Modeling code records:
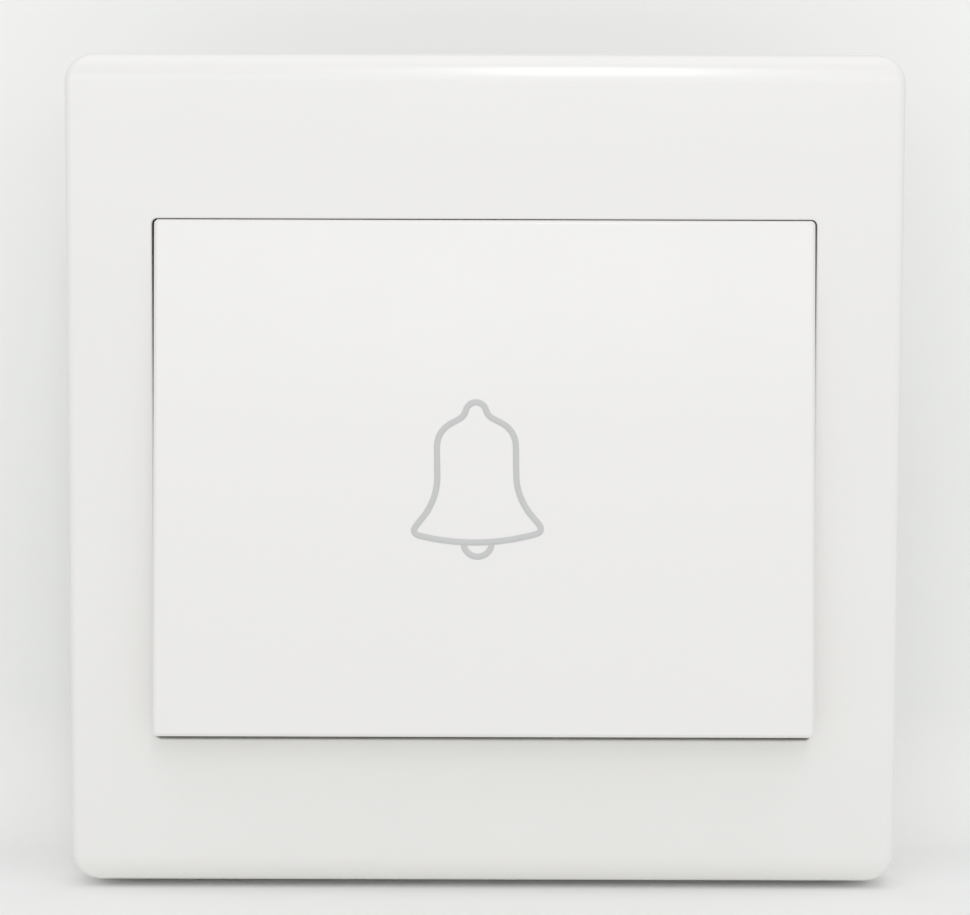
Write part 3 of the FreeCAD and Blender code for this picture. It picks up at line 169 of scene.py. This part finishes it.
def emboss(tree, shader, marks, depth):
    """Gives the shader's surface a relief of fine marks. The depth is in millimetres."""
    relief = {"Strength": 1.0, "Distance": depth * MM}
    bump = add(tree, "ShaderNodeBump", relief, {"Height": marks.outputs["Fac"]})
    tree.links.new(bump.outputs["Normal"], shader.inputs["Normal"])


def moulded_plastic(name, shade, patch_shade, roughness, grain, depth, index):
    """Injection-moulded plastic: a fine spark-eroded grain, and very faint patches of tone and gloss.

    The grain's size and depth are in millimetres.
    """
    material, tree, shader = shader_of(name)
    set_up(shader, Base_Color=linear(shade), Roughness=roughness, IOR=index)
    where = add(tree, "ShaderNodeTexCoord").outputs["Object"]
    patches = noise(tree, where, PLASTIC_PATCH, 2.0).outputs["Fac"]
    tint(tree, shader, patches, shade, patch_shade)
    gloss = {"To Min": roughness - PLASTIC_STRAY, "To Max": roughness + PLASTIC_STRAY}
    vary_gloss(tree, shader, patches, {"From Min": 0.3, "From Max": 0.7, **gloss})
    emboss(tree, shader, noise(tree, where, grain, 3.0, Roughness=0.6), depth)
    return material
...
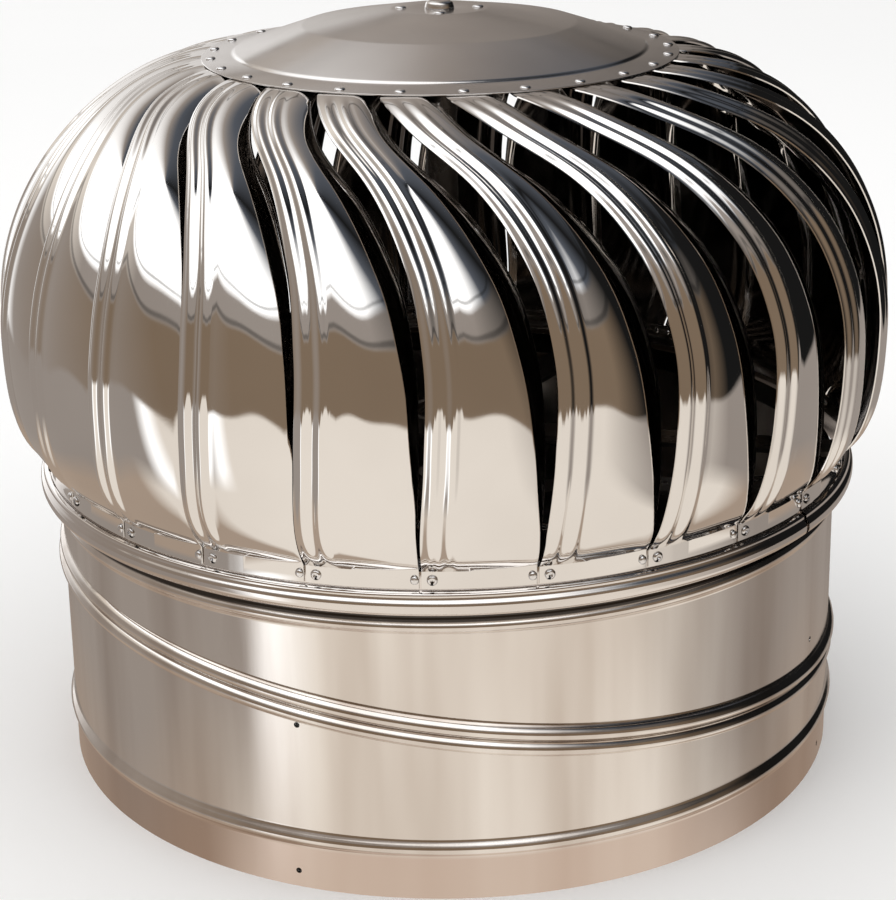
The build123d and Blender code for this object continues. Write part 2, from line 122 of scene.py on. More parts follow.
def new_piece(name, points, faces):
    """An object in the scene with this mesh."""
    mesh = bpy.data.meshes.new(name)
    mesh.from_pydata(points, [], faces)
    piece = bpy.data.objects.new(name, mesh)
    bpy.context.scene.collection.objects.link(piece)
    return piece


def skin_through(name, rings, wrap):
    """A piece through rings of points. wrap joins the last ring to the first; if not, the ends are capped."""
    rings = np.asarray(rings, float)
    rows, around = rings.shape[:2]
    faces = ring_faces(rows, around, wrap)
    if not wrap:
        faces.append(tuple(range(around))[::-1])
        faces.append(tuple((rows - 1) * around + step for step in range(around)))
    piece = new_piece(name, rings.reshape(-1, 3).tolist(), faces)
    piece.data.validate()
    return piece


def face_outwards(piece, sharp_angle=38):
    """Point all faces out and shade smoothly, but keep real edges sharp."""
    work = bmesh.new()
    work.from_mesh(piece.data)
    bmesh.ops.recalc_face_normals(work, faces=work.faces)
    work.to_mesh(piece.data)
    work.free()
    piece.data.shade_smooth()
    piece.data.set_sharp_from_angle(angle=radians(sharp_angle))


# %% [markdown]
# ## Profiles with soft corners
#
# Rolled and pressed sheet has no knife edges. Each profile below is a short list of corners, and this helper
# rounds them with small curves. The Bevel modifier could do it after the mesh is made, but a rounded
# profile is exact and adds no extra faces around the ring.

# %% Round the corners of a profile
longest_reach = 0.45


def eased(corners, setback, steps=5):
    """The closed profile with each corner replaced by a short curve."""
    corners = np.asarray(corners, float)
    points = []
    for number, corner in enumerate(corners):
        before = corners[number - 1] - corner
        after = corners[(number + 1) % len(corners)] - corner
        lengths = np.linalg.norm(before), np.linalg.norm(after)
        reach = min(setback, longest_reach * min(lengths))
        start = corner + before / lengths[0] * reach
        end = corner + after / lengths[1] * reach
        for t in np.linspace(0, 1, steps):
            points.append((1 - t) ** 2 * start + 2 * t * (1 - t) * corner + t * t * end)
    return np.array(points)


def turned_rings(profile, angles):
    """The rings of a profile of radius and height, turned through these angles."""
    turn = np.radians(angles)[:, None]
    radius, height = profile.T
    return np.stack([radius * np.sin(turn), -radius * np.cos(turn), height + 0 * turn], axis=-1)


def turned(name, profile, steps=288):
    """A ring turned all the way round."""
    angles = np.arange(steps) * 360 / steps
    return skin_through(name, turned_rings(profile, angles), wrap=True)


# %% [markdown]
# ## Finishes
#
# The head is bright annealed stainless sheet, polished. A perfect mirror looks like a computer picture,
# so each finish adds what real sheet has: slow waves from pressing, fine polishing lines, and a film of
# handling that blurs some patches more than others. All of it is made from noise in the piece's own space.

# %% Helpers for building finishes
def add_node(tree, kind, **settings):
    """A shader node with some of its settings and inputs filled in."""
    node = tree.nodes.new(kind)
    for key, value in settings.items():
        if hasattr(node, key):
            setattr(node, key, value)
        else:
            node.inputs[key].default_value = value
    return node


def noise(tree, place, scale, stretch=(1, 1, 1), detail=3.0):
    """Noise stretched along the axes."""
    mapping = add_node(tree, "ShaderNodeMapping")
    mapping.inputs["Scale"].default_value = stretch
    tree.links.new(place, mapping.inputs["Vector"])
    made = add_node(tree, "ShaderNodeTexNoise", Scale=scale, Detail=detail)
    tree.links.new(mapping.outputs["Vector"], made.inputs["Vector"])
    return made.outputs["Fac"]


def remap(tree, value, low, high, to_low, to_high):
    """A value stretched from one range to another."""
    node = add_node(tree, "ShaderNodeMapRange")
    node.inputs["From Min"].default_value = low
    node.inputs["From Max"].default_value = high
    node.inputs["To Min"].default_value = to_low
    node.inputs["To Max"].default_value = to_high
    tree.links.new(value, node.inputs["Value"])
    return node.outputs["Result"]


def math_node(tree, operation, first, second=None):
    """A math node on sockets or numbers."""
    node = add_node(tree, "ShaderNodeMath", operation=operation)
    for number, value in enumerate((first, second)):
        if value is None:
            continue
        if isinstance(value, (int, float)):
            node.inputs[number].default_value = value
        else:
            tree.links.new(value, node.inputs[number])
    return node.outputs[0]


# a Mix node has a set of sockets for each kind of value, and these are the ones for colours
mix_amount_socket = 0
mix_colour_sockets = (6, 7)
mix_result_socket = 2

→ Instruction
Return verbatim the lines that run from the line containing "The build123d and" through the line containing "piece.data.set_sharp_from_angle(angle=radians(sharp_angle))", inclusive.

→ Task answer
The build123d and Blender code for this object continues. Write part 2, from line 122 of scene.py on. More parts follow.
def new_piece(name, points, faces):
    """An object in the scene with this mesh."""
    mesh = bpy.data.meshes.new(name)
    mesh.from_pydata(points, [], faces)
    piece = bpy.data.objects.new(name, mesh)
    bpy.context.scene.collection.objects.link(piece)
    return piece


def skin_through(name, rings, wrap):
    """A piece through rings of points. wrap joins the last ring to the first; if not, the ends are capped."""
    rings = np.asarray(rings, float)
    rows, around = rings.shape[:2]
    faces = ring_faces(rows, around, wrap)
    if not wrap:
        faces.append(tuple(range(around))[::-1])
        faces.append(tuple((rows - 1) * around + step for step in range(around)))
    piece = new_piece(name, rings.reshape(-1, 3).tolist(), faces)
    piece.data.validate()
    return piece


def face_outwards(piece, sharp_angle=38):
    """Point all faces out and shade smoothly, but keep real edges sharp."""
    work = bmesh.new()
    work.from_mesh(piece.data)
    bmesh.ops.recalc_face_normals(work, faces=work.faces)
    work.to_mesh(piece.data)
    work.free()
    piece.data.shade_smooth()
    piece.data.set_sharp_from_angle(angle=radians(sharp_angle))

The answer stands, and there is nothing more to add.